Material to process =
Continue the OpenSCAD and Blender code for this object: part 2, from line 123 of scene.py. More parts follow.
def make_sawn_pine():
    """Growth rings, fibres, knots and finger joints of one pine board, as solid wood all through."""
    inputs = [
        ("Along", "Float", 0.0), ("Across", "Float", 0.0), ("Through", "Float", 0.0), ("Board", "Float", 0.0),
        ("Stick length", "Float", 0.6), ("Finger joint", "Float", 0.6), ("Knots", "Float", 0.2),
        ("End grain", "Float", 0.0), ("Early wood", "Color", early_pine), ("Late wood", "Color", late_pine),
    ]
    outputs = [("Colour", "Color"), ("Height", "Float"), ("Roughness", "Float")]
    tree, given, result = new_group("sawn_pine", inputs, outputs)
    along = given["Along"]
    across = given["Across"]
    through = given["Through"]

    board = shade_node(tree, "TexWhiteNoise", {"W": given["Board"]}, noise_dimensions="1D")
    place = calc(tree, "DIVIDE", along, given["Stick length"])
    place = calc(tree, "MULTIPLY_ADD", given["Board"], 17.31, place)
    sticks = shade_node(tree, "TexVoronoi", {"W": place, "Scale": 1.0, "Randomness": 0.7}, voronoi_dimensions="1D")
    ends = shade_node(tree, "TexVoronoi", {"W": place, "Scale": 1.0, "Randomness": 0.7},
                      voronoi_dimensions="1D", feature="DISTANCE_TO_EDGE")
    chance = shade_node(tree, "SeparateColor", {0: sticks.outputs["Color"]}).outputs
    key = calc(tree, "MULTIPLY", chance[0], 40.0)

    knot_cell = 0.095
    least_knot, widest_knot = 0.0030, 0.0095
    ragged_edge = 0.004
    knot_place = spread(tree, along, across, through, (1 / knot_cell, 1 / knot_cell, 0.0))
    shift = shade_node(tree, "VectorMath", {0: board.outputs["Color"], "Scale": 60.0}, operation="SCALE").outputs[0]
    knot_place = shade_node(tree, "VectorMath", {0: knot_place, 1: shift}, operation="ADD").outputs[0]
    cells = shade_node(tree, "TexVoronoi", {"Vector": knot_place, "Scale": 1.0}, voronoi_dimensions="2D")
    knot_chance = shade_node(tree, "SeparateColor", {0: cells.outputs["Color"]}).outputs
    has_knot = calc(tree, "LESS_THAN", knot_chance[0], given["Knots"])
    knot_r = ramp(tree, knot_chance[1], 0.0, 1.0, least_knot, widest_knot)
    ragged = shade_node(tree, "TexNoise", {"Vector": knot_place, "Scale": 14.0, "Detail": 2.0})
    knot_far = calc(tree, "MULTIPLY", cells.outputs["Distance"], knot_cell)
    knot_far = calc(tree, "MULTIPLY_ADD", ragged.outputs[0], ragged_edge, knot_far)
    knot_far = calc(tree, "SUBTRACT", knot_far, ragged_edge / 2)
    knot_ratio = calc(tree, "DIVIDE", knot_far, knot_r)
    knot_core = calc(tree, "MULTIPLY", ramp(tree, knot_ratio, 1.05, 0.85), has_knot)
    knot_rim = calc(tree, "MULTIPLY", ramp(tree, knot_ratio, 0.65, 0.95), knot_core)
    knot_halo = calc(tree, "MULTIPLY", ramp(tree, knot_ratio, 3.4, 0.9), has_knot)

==

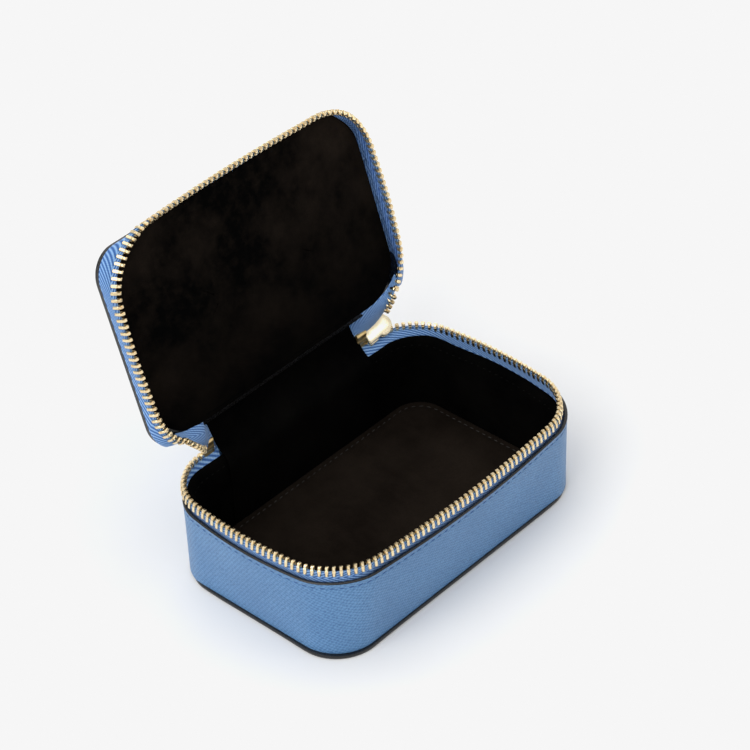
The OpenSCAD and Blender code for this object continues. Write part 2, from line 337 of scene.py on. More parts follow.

Task directions = Look for the word "Blender" in every line of the listing and copy the lines that have it.

Answer to the problem =
Continue the OpenSCAD and Blender code for this object: part 2, from line 123 of scene.py. More parts follow.
The OpenSCAD and Blender code for this object continues. Write part 2, from line 337 of scene.py on. More parts follow.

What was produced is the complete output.